* **Modeling code records**

# # # # #

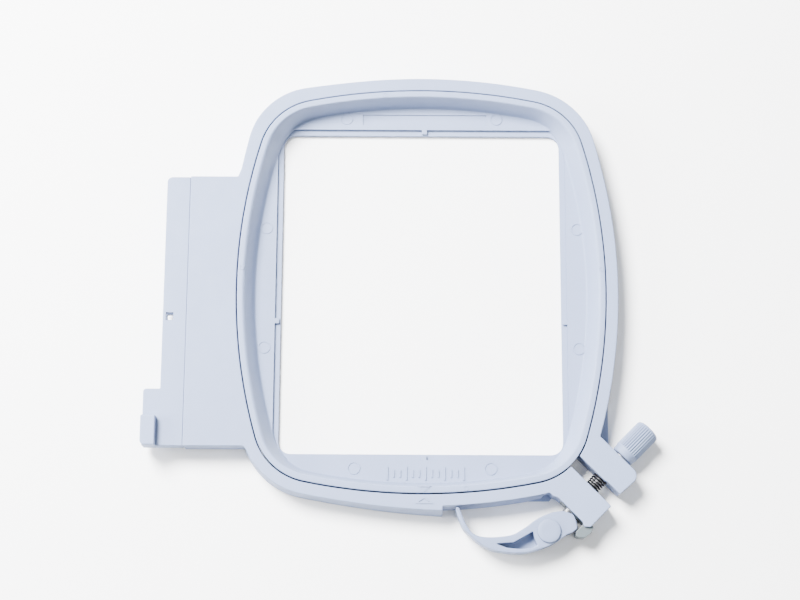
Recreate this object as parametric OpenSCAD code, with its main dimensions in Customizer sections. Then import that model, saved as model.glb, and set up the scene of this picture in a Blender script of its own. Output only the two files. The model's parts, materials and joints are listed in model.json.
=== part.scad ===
// Quick-release embroidery hoop: an inner hoop that presses fabric into a split
// outer hoop, a cam lever and a knurled screw that close the split, and a rail
// that slides into the arm of an embroidery machine.
// Millimetres. The origin is the centre of the sewing field, on the plane that
// the hoop rests on. +X points away from the machine's arm, +Y to the back, +Z up.

/* [Hoop] */
// Width of the window inside the inner hoop
window_w = 90; // [84:1:96]
// Length of the window inside the inner hoop, front to back
window_l = 105; // [98:1:110]
// How far the centre of the sewing field lies in front of the window's centre
field_shift = 9.8; // [6:0.2:12]
// Height of the outer hoop
hoop_h = 8.5; // [8:0.1:9.5]
// Height of the inner hoop's rim
rim_h = 9; // [8.6:0.1:9.8]
// Width of the outer hoop's band
band_w = 3.9; // [3:0.1:5]
// Width of the flat top of the inner hoop's rim
rim_w = 2.2; // [1.6:0.1:2.6]
// Free space between the two hoops, all round
hoop_gap = 0.3; // [0.2:0.05:0.5]

/* [Inner hoop floor] */
// Thickness of the floor
floor_t = 2.2; // [1.8:0.1:2.6]
// Thickness of the lip along the window's edge
lip_t = 1.2; // [0.8:0.1:1.6]
// Width of the lip along the window's edge
lip_w = 1.8; // [1.2:0.1:2.2]

/* [Clamp] */
// Width of the split between the two lugs
split_w = 4.2; // [3.6:0.1:4.6]
// Height of the clamp screw's axis
screw_z = 4.8; // [4.6:0.1:5]
// Radius of the clamp screw
screw_r = 1.5; // [1.4:0.05:1.6]
// Radius of the knob
knob_r = 4; // [3.6:0.1:4.3]
// Length of the knob
knob_l = 12.6; // [11:0.1:14]
// Number of flutes round the knob
knob_flutes = 30; // [20:1:36]
// Turns of wire in the clamp spring
spring_turns = 10; // [8:1:11]

/* [Mounting rail] */
// Length of the bracket and its rail, front to back
rail_l = 87.3; // [84:0.1:90]
// Width of the rail
rail_w = 7.5; // [6.5:0.1:8.5]
// Height of the grip at the rail's front end
grip_h = 11.5; // [10:0.1:12.5]

/* [Hidden] */
$fn = 64;
eps = 0.01;
plastic = [0.84, 0.86, 0.91];
steel = [0.62, 0.63, 0.65];

// The hoop's centre is the window's centre, seen from the centre of the sewing field.
hoop_centre = [-1, field_shift];

// The seam between the two hoops: half width, half length, the radii of its bowed
// sides and ends, and its corner radius. The lines below follow it at other distances.
seam = [window_w / 2 + 13.6, window_l / 2 + 13, 170, 185, 20];
wall_run_x = 3.1;
wall_run_y = 1.7;
window_corner = 4;

// The bracket and rail, from the hoop's centre.
rail_x = -81.8;
rail_back_y = 36.3;
rail_front_y = rail_back_y - rail_l;
skin_t = 2.2;
wall_t = 2;
lug_step_y = -33;
grip_back_y = -41.7;
lug_x = -87.1;
grip_w = 4.4;
rail_bottom_z = 3;
tongue_w = 10;
screw_rows = [-40, -9.8, 25];
sight_hole = [2.4, 2.5];

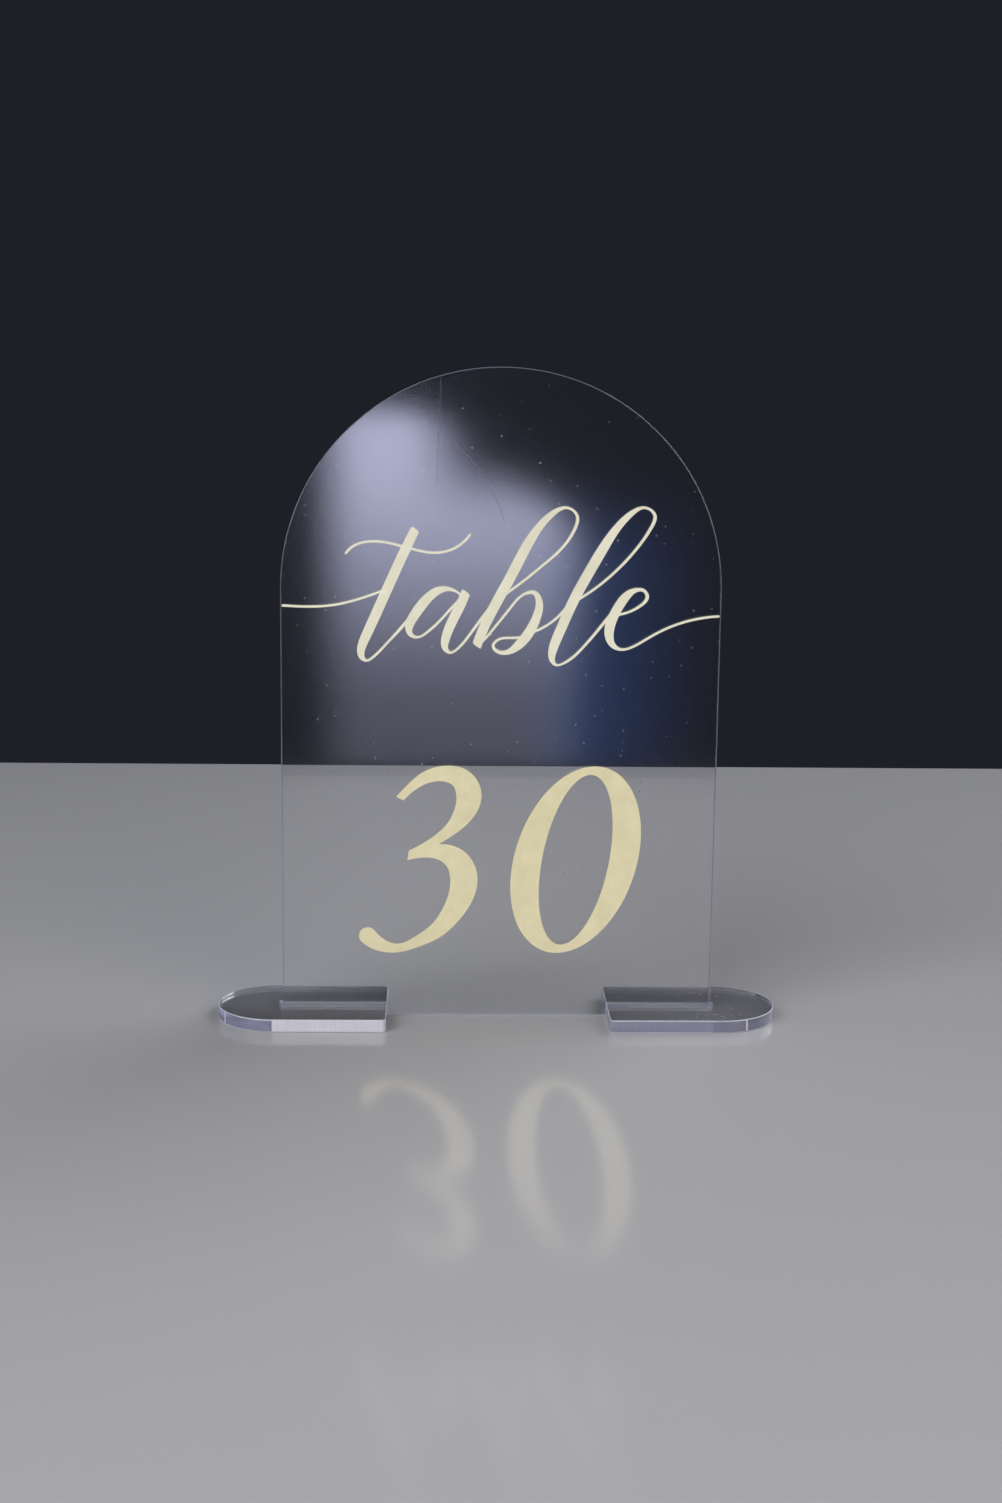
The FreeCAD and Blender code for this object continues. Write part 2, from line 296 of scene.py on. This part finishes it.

# # # # #

* **Work to be completed**
From the records above, extract each line exactly as shown.

* **The output**
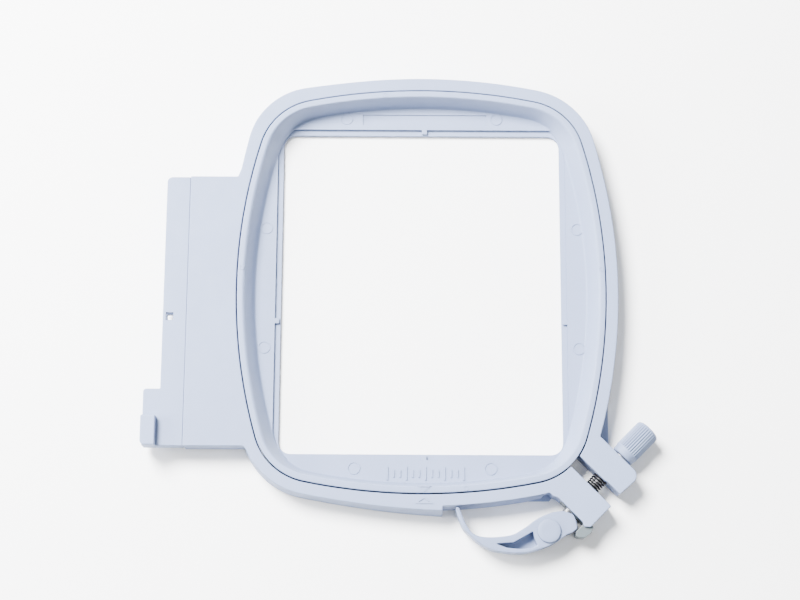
Recreate this object as parametric OpenSCAD code, with its main dimensions in Customizer sections. Then import that model, saved as model.glb, and set up the scene of this picture in a Blender script of its own. Output only the two files. The model's parts, materials and joints are listed in model.json.
=== part.scad ===
// Quick-release embroidery hoop: an inner hoop that presses fabric into a split
// outer hoop, a cam lever and a knurled screw that close the split, and a rail
// that slides into the arm of an embroidery machine.
// Millimetres. The origin is the centre of the sewing field, on the plane that
// the hoop rests on. +X points away from the machine's arm, +Y to the back, +Z up.

/* [Hoop] */
// Width of the window inside the inner hoop
window_w = 90; // [84:1:96]
// Length of the window inside the inner hoop, front to back
window_l = 105; // [98:1:110]
// How far the centre of the sewing field lies in front of the window's centre
field_shift = 9.8; // [6:0.2:12]
// Height of the outer hoop
hoop_h = 8.5; // [8:0.1:9.5]
// Height of the inner hoop's rim
rim_h = 9; // [8.6:0.1:9.8]
// Width of the outer hoop's band
band_w = 3.9; // [3:0.1:5]
// Width of the flat top of the inner hoop's rim
rim_w = 2.2; // [1.6:0.1:2.6]
// Free space between the two hoops, all round
hoop_gap = 0.3; // [0.2:0.05:0.5]

/* [Inner hoop floor] */
// Thickness of the floor
floor_t = 2.2; // [1.8:0.1:2.6]
// Thickness of the lip along the window's edge
lip_t = 1.2; // [0.8:0.1:1.6]
// Width of the lip along the window's edge
lip_w = 1.8; // [1.2:0.1:2.2]

/* [Clamp] */
// Width of the split between the two lugs
split_w = 4.2; // [3.6:0.1:4.6]
// Height of the clamp screw's axis
screw_z = 4.8; // [4.6:0.1:5]
// Radius of the clamp screw
screw_r = 1.5; // [1.4:0.05:1.6]
// Radius of the knob
knob_r = 4; // [3.6:0.1:4.3]
// Length of the knob
knob_l = 12.6; // [11:0.1:14]
// Number of flutes round the knob
knob_flutes = 30; // [20:1:36]
// Turns of wire in the clamp spring
spring_turns = 10; // [8:1:11]

/* [Mounting rail] */
// Length of the bracket and its rail, front to back
rail_l = 87.3; // [84:0.1:90]
// Width of the rail
rail_w = 7.5; // [6.5:0.1:8.5]
// Height of the grip at the rail's front end
grip_h = 11.5; // [10:0.1:12.5]

/* [Hidden] */
$fn = 64;
eps = 0.01;
plastic = [0.84, 0.86, 0.91];
steel = [0.62, 0.63, 0.65];

// The hoop's centre is the window's centre, seen from the centre of the sewing field.
hoop_centre = [-1, field_shift];

// The seam between the two hoops: half width, half length, the radii of its bowed
// sides and ends, and its corner radius. The lines below follow it at other distances.
seam = [window_w / 2 + 13.6, window_l / 2 + 13, 170, 185, 20];
wall_run_x = 3.1;
wall_run_y = 1.7;
window_corner = 4;

// The bracket and rail, from the hoop's centre.
rail_x = -81.8;
rail_back_y = 36.3;
rail_front_y = rail_back_y - rail_l;
skin_t = 2.2;
wall_t = 2;
lug_step_y = -33;
grip_back_y = -41.7;
lug_x = -87.1;
grip_w = 4.4;
rail_bottom_z = 3;
tongue_w = 10;
screw_rows = [-40, -9.8, 25];
sight_hole = [2.4, 2.5];

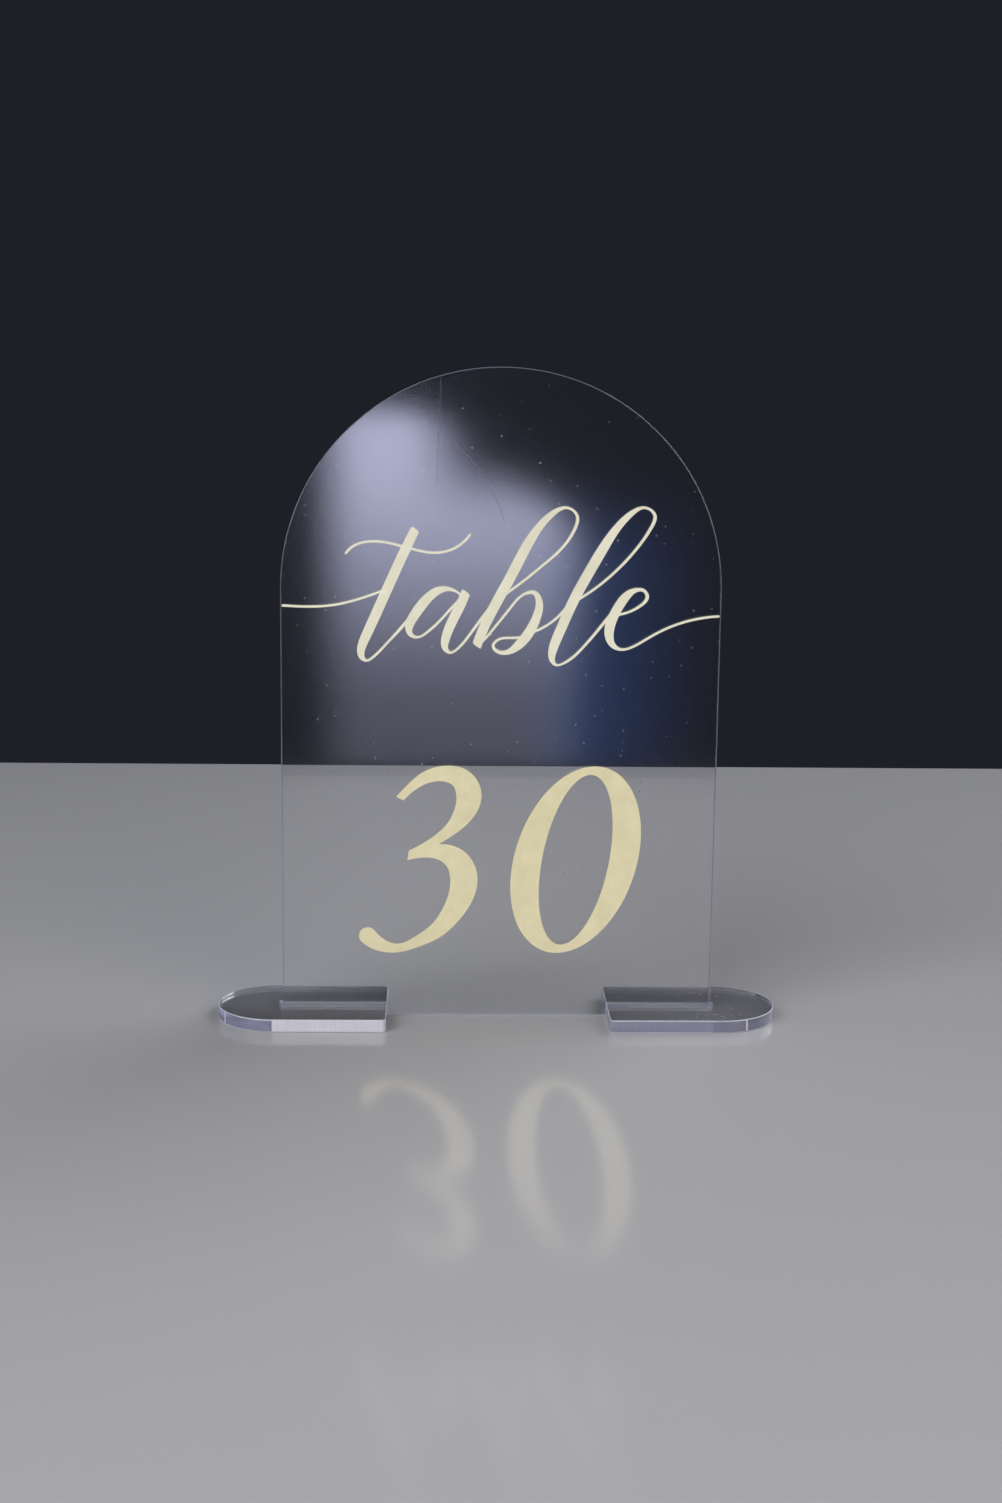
The FreeCAD and Blender code for this object continues. Write part 2, from line 296 of scene.py on. This part finishes it.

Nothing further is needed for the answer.